PHYs with EEE capability have transmit and receive functions that can enter and leave the LPI mode independently. The PHY can transition to the LPI mode when the PHY has successfully completed training and pcs_data_mode is TRUE.”

 

 

The spec allocates 97ms (Table 149-15) for the full training process (only part of which is full duplex training), after which the PHY can enter LPI immediately, based on traffic availability.   Actual silicon measurement shows that this time can be < 8ms, both of which is much lower than the quoted 1 sec.

https://www.ieee802.org/3/dm/public/0524/Evaluation%20of%20802.3ch_Tran_050142024a.pdf

 

From: Ky-Anh Tran <kyanht@xxxxxxxxxxxx>
Sent: Friday, July 5, 2024 7:16 PM
To:
STDS-802-3-ISAAC@xxxxxxxxxxxxxxxxx
Subject: [802.3_ISAAC] About Latency and Power of 802.3ch EEE

 

Dear Steve Kang, Steve Gorshe,

 

Thank you for your detailed analysis of ASA’s TDD and 802.3ch PHY Latency and Power.

 

I have read your latest presentation for July Plenary at this link:

https://www.ieee802.org/3/dm/public/0724/kang_3dm_01a_2407.pdf

 

and have some remarks regarding the assumptions made in the presentation.

 

In your presentation, the fundamental assumption you use (slide 7) is as follow:

To compare ASA-MLE against IEEE 802.3ch, it is assumed that both schemes use a 30µs period for upstream transmissions.

 

From which it seems you conclude that a “% of time when uplink is active (when 30us period is assumed)”  (slide 10) for 802.3ch Sensor PHY would be 30.6%.

 

However, it seems to be the wrong starting point.  This is because 802.3ch EEE does not need to operate on a pre-determined schedule, unlike a TDD system.  802.3ch with EEE offers on-demand 10Gbps UL throughput, and does not need to wake up every 30us in order to meet the uplink traffic profile and latency of typical camera sensors.  Typical camera uplink traffic consists of control data (e.g.

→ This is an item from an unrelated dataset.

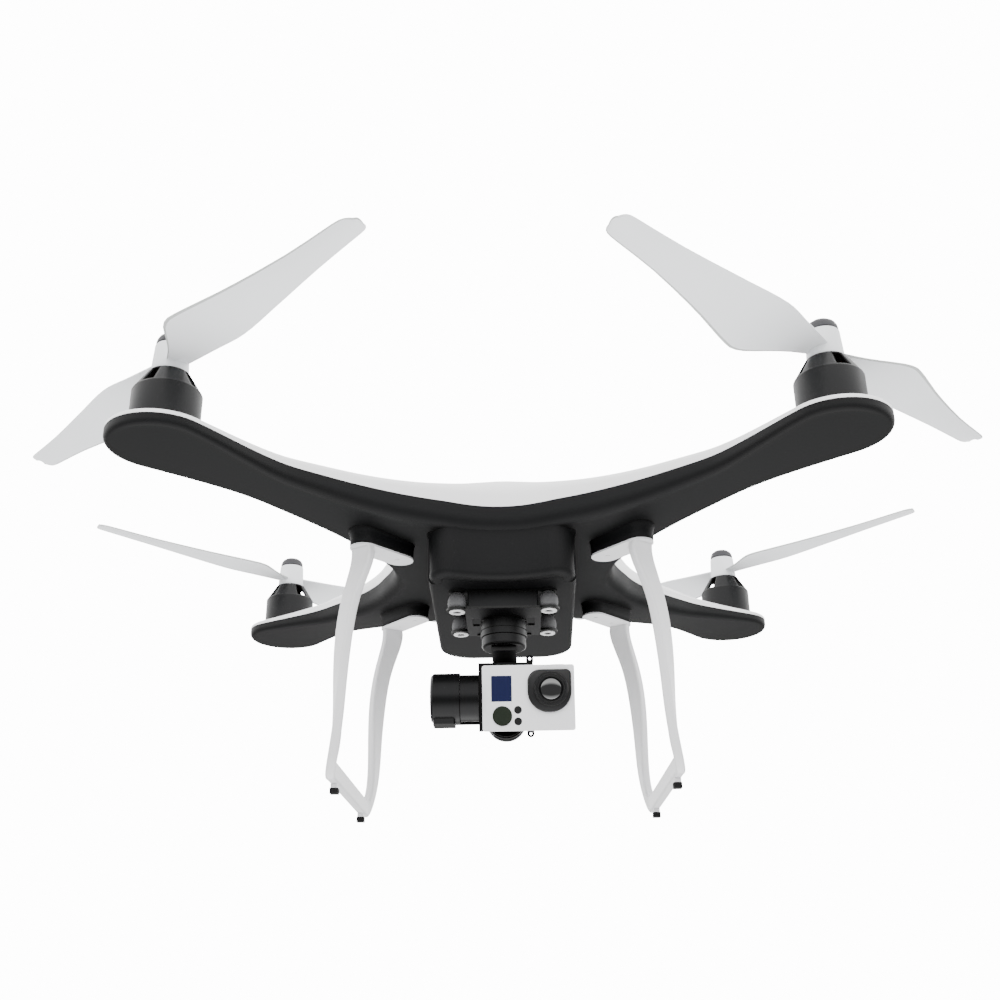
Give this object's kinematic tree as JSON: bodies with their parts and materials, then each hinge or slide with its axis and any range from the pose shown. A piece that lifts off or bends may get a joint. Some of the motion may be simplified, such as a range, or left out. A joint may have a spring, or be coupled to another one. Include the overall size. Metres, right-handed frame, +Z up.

I2C) bursts, and frame sync signal, both of which happen at most once per frame.  In a realistic use case, the 802.3ch PHY would get woken up at most once or twice per frame based on data availability.  This does not require pre-planning of a wake up schedule and can be handled autonomously by the ECU side PHY/MAC.

 

The time the PHY spends in full duplex on the sensor side is:

  • Time in full duplex in refresh during RX-LPI
  • Time in full duplex data mode.

The first part of the time is 1% of the time spent in RX-LPI.  The second part depends on how often the link has to wake up, and how long the transmission lasts each wake up.  Because 802.3ch with EEE transmits data uplink at 10Gbps * S during a burst, the time spent awake is less than a few us’s.  Because traffic to camera will wake up the uplink only at most once per frame, this happens every 10-30ms.   This means the second part of the time is on the order of (<10us / 10-30ms ~ 0.1%).  The percent of time spent in full duplex is between 1-2% in practice, averaged over thermal time scales (10’s of ms).

 

A second remark I’d like to make regards the claim there is tradeoff between latency and power efficiency for 802.3ch

Increasing TX transmission period beyond 30us (~ 1ms) could improve the power saving efficiency for 802.3ch but also increases latency

• Intermittent transmission for tunneling I2C and GPIO (periodic shutter control) signal could bring challenges to existing camera system design

 

I would like to point out this tradeoff isn’t there with a realistic camera traffic profile.   Because frame-sync and control signals are sent in burst at most once per frame, each time the ECU sends out data, the RX sensor PHY will wake up from LPI.  This incurs a latency which does not tradeoff/affect the % of time spent in full duplex described earlier.    In fact, the Standard specifies this time to be about 30us/6us (10Gbps mode) for slow/fast wake mode. 

 

In particular, I would like to point out that real life silicon measurement of 802.3ch sensor PHY in sensor camera module support the points made here which is:

  • 1 to 2 % full duplex time averaged over a frame time scale.
  • <40us uplink latency using slow wake mode.

These include the additional implementation dependent efficiency losses.  Of course, there are improvements one can make to the Standard to further improve this but the marginal gains in a real life use case scenario become diminishing after a certain point.